Distant View was notable for not having raced as a two-year-old, due to a cannon-bone injury, and won the Sussex on just his fifth start, three and a half months after making his debut at the Craven meeting. Despite being beaten first time up, he still took his chance in the 2000 Guineas, finishing an excellent fifth in a huge field behind Mister Baileys, and after the formality of landing a maiden at Kempton, went to Goodwood after being beaten a head by the 2000 Guineas runner-up Grand Lodge in the St James’s Palace.
The field Distant View faced in his Sussex Stakes was a stronger one than Warning had beaten, with six individual Group 1 winners who had won eleven such races between them, including the previous year’s first two Bigstone and Sayyedati. Sent off the 4/1 second favourite behind Mister Baileys who set a pace on the firm ground which resulted in the track record being broken, Distant View looked to be struggling to hold his place for much of the contest. But he finished the race strongly once Eddery pulled him out wide to make his run and got the better of the year-older Queen Anne winner Barathea by half a length.
Grand Lodge, Sayyedati and Mister Baileys were the next three home. Distant View was below form in his two remaining starts at three, including in the Breeders’ Cup Mile won by Barathea, and a tendon injury scuppered plans for him to race again at four.
The greatest of all time
Cecil won another Sussex Stakes three years later with Ali-Royal but for Abdullah his next Sussex winner was a long time coming. But it’s fair to say the wait was worth it because the peerless Frankel (147) counted two Sussex Stakes victories in his unbeaten 14-race career. Few will need reminding of Frankel’s exploits, but suffice to say that his reputation as being something well out of the ordinary was already established by the time he contested his first Sussex Stakes in 2011.

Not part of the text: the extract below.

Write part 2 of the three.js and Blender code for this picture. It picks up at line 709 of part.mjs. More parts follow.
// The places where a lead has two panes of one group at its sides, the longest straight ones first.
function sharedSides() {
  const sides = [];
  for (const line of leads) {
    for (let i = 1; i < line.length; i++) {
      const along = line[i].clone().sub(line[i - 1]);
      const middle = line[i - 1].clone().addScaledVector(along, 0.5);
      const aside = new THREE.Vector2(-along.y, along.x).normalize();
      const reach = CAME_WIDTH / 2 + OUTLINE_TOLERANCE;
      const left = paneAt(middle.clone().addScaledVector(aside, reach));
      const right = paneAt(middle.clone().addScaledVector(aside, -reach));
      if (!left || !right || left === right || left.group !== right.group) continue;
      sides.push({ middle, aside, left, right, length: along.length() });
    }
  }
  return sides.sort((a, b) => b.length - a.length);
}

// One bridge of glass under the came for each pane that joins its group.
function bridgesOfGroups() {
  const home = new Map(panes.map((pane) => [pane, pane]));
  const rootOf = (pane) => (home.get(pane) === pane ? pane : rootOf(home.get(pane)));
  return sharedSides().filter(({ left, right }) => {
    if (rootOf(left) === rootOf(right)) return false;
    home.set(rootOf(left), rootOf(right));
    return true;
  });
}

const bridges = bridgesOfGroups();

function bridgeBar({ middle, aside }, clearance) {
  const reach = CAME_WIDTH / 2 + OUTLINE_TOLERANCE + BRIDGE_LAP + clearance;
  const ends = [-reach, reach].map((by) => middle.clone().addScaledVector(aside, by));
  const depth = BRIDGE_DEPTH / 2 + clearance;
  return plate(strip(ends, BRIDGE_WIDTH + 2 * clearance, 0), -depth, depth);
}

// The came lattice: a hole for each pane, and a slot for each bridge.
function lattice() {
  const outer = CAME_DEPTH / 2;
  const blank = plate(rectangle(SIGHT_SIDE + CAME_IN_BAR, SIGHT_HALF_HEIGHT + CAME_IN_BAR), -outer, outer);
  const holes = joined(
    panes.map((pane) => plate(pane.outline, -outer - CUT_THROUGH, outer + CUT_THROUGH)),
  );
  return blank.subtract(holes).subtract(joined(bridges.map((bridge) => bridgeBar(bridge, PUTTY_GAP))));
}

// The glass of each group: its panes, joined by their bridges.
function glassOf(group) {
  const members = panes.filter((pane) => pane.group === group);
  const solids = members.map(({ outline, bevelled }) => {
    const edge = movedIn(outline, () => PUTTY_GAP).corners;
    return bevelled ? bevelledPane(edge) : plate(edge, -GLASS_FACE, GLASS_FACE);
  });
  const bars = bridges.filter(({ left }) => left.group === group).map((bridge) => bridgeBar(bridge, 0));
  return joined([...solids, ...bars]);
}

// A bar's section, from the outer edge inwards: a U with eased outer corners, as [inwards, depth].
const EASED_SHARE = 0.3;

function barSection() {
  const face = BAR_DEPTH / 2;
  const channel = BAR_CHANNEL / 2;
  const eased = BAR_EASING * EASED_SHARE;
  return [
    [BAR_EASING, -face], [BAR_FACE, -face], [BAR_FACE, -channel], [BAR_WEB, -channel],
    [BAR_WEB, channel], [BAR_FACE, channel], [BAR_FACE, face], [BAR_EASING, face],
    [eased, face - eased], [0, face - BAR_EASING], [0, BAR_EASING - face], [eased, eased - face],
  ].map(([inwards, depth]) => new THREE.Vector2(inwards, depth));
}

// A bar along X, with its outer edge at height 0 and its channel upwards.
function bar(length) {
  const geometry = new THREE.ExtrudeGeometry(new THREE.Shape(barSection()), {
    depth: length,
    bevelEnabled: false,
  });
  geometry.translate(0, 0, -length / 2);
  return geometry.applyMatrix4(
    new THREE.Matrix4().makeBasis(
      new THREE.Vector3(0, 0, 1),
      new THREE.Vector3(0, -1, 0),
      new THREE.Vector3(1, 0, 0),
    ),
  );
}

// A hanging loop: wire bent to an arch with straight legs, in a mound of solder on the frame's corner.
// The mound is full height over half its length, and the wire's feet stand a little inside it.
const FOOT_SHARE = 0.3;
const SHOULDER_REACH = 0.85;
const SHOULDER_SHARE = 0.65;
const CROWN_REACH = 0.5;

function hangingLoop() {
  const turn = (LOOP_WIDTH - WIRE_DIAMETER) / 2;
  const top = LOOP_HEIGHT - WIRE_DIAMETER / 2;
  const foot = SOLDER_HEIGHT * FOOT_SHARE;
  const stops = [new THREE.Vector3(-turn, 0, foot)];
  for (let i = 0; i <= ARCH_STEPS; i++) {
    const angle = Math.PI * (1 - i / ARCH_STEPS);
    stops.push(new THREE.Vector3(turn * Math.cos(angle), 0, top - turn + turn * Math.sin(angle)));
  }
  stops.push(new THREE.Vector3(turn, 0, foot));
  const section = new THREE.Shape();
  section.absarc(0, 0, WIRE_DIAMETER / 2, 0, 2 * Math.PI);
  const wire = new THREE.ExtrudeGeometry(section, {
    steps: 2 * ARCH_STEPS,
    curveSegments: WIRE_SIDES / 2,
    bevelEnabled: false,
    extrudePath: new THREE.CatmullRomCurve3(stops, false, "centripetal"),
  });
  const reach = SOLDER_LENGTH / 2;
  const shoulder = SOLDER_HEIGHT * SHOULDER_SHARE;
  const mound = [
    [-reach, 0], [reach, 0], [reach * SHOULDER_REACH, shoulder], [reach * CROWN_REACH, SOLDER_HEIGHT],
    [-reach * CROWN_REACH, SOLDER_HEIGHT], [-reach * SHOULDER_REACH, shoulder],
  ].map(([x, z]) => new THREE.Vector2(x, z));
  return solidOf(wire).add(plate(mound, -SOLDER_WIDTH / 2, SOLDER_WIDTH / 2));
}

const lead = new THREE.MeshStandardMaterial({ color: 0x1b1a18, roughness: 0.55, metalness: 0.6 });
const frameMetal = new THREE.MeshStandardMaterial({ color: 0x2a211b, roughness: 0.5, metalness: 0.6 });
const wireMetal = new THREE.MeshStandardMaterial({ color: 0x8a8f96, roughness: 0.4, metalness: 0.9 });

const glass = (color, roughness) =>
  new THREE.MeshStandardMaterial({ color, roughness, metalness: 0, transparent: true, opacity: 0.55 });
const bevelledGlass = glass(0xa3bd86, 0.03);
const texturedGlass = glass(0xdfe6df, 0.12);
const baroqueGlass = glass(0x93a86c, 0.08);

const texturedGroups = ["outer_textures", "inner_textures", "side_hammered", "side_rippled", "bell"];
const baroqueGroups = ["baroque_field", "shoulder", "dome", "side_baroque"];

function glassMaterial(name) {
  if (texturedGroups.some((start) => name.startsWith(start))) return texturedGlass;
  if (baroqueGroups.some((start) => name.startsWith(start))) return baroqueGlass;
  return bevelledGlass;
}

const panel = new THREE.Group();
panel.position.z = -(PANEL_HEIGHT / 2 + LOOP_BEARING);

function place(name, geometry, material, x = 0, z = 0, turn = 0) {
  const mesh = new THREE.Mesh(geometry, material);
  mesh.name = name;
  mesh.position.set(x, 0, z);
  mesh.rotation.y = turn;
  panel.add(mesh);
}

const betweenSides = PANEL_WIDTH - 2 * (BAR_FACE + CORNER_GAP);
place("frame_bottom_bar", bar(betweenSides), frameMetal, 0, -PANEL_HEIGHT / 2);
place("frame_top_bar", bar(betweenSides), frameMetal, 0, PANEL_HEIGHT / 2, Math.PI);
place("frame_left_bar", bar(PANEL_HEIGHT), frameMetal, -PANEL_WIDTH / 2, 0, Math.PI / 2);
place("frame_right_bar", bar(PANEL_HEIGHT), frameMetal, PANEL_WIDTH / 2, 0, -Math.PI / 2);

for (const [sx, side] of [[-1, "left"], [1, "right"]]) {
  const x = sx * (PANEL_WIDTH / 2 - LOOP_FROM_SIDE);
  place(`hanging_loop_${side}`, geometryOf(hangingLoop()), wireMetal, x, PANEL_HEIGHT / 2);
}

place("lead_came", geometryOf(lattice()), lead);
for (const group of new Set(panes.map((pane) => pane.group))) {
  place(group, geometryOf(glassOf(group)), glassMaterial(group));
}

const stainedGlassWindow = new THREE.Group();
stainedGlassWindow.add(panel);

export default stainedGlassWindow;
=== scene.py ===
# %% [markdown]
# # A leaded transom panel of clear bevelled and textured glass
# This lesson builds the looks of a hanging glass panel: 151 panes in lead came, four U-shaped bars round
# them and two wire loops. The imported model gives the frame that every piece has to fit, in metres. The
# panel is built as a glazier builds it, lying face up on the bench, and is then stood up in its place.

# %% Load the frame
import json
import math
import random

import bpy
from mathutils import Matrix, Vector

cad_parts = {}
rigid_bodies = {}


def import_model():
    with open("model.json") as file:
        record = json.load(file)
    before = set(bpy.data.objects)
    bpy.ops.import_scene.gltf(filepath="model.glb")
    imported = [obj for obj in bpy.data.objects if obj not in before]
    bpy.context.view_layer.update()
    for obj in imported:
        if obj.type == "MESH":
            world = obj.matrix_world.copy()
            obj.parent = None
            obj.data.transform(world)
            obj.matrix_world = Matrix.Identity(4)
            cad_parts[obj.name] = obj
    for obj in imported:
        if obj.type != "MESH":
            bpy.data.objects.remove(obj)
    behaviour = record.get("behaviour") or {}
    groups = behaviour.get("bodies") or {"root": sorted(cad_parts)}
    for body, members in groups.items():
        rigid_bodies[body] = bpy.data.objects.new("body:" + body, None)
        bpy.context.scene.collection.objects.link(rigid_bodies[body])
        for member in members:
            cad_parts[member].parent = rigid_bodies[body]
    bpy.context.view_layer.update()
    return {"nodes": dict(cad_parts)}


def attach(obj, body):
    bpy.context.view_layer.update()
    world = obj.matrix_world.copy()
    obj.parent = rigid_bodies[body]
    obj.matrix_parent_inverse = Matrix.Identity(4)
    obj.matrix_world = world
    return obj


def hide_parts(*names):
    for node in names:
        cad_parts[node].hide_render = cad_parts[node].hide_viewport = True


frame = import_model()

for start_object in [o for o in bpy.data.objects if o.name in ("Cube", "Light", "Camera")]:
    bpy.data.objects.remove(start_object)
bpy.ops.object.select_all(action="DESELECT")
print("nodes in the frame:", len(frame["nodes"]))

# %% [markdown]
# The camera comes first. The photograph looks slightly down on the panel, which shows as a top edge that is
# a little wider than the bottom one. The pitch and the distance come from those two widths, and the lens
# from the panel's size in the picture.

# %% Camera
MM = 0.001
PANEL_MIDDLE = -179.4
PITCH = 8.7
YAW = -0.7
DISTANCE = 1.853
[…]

Only three took him on, but one of those was the top-class older miler Canford Cliffs, the previous year’s winner who had just won his fifth consecutive Group 1 in the Queen Anne. Frankel was sent off the 8/13 favourite and Canford Cliffs 7/4 in the so-called ‘Duel on the Downs’ but, forced to make his own running under a perfectly judged ride from Tom Queally, Frankel looked to have Canford Cliffs in trouble even before he produced an instant turn of foot to streak clear inside the final two furlongs. Frankel’s winning margin over Canford Cliffs, who hung markedly left in the closing stages, was five lengths and it was the second time, after his memorable display in the 2000 Guineas, that he had recorded a Timeform rating over 140.

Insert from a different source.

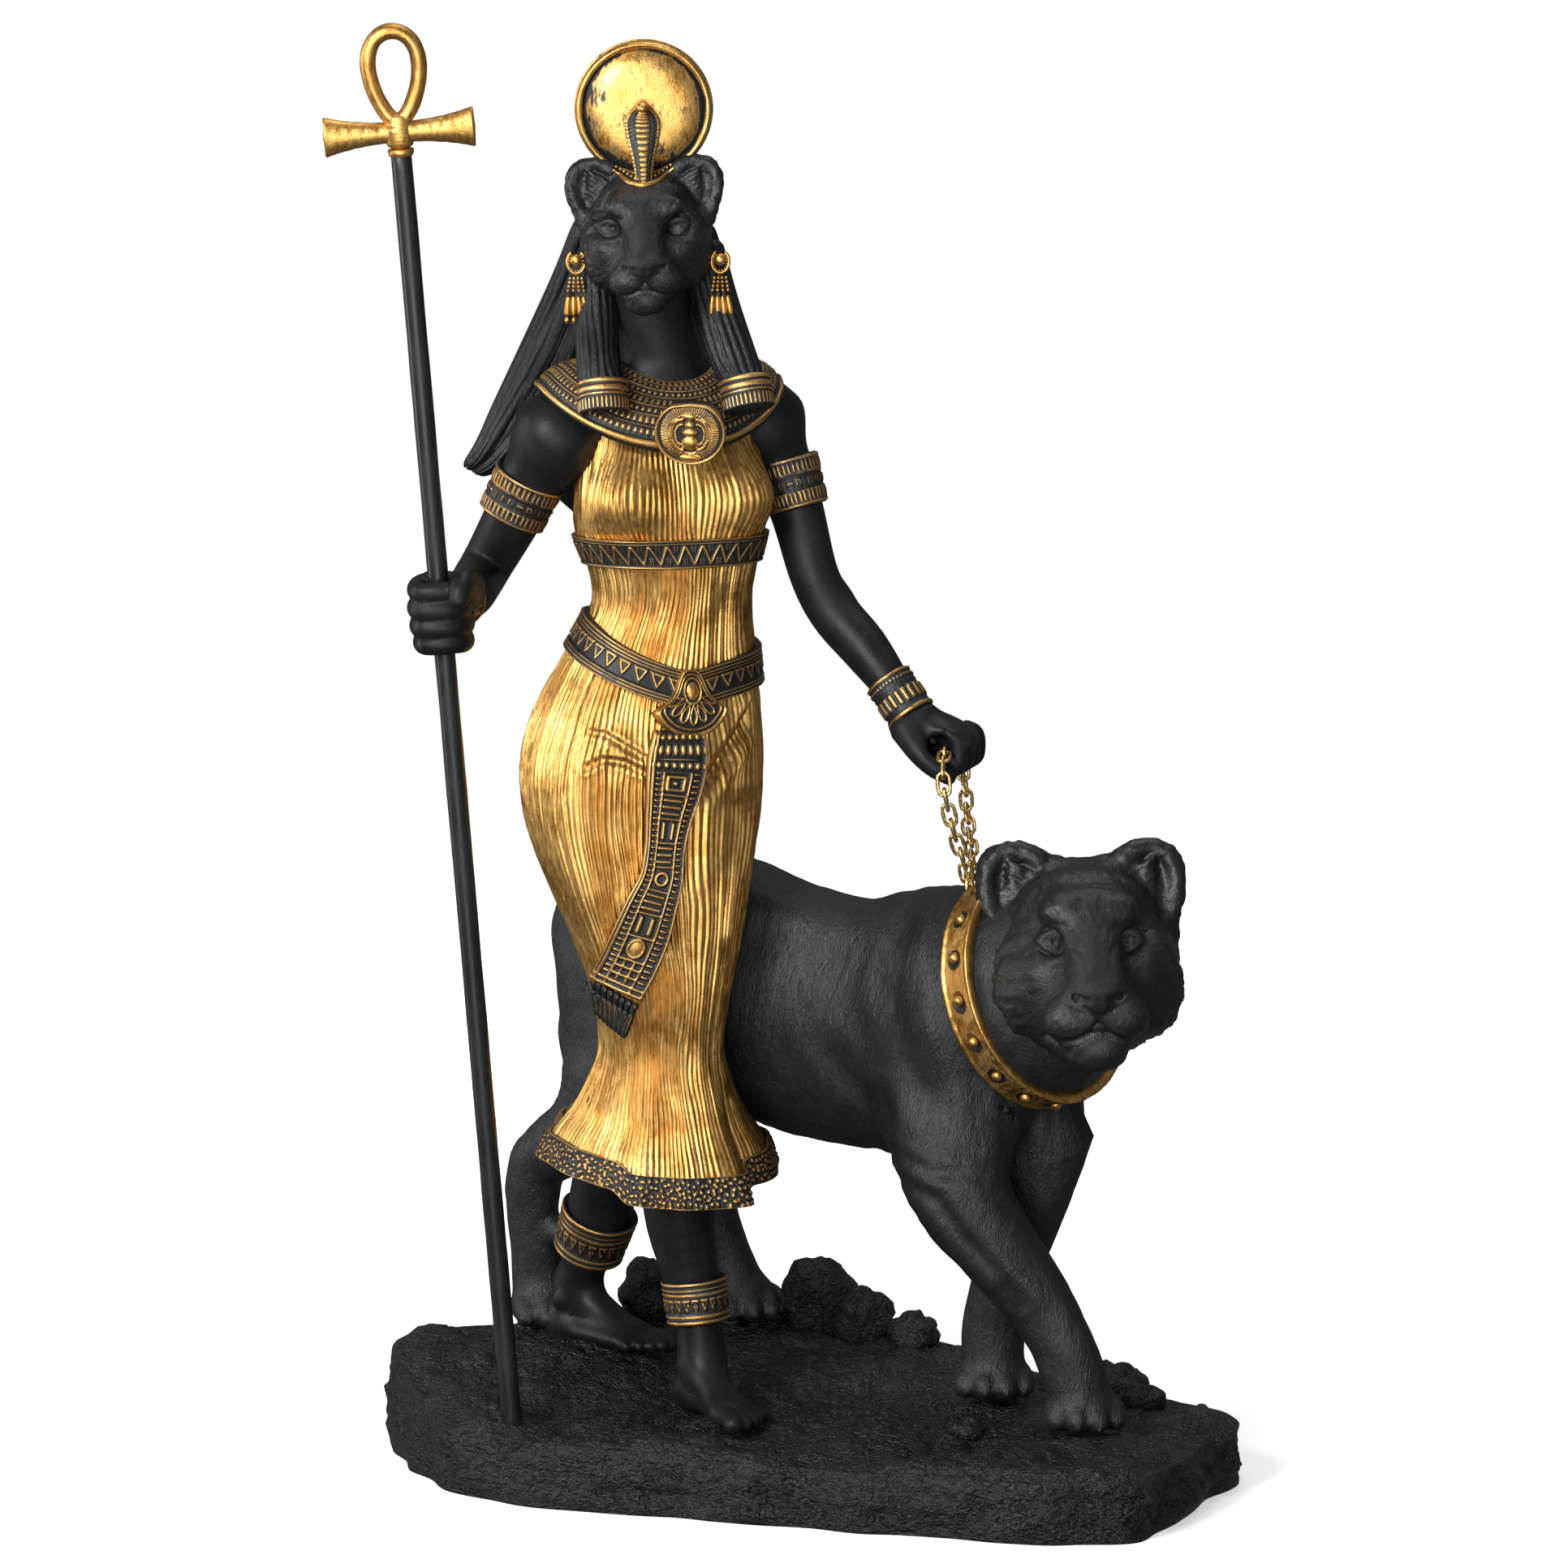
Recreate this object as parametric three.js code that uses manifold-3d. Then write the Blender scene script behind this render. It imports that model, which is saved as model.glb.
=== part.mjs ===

A year later, Frankel faced another three rivals, though one of those was his own elder half-brother Bullet Train on pacemaking duties. Sent off at 1/20 after his latest eleven-length romp in the Queen Anne Stakes, Frankel strolled home by six lengths this time, from his only worthy opponent Farhh. Frankel remains the only horse to win the Sussex twice since it was first opened to four-year-olds in the 1960s. He had no more left to prove at a mile and completed his exceptional career with wins in the Juddmonte International and Champion Stakes.
A new King is born
Kingman (134) might not have been in Frankel’s league, but he was another top-notch miler in his own right and provided Abdullah with the final Sussex Stakes winner of his lifetime just two years after Frankel’s second victory. While he couldn’t emulate Frankel by winning the 2000 Guineas, Kingman’s half-length defeat to outsider Night of Thunder proved to be the only time he was beaten in an eight-race career for John Gosden. Kingman avenged that defeat in the St James’s Palace Stakes, after winning the Irish 2000 Guineas, and like Frankel in both his Sussex Stakes, faced just three rivals at Goodwood as the odds-on favourite.
As in the original ‘Duel on the Downs’ three years earlier, the Hannon stable fielded the previous season’s winner Toronado, he too having won the Queen Anne beforehand, as the main rival to the Abdullah-owned favourite. A tactical race turned into a two-furlong dash, and while all four runners were covered by less than three lengths at the line, Kingman’s quality shone through as he unleashed a devastating burst to come from last to first inside the final furlong, with the bare margin of his length victory over Toronado not doing justice to his superiority. ‘I got first first run on Kingman off a slow pace and he has still beaten me!’ said Toronado’s jockey Richard Hughes incredulously afterwards. Kingman had more to spare in his only other start in the Prix Jacques le Marois, though that too wasn’t a truly-run race.
Abdullah’s last two Sussex Stakes winners have become excellent Juddmonte stallions and Kingman is now the sire of Field Of Gold who has trodden an identical path to his sire for John Gosden and son Thady in recent starts. After finishing second in the 2000 Guineas, Field of Gold has been a convincing winner of the Irish 2000 Guineas and St James’s Palace Stakes, apparently having inherited his sire’s potent turn of foot.
He’s now a short price to complete the same Group 1 hat-trick as Kingman on Wednesday, forty years after Khalid Abdullah first won the Sussex Stakes with Rousillon.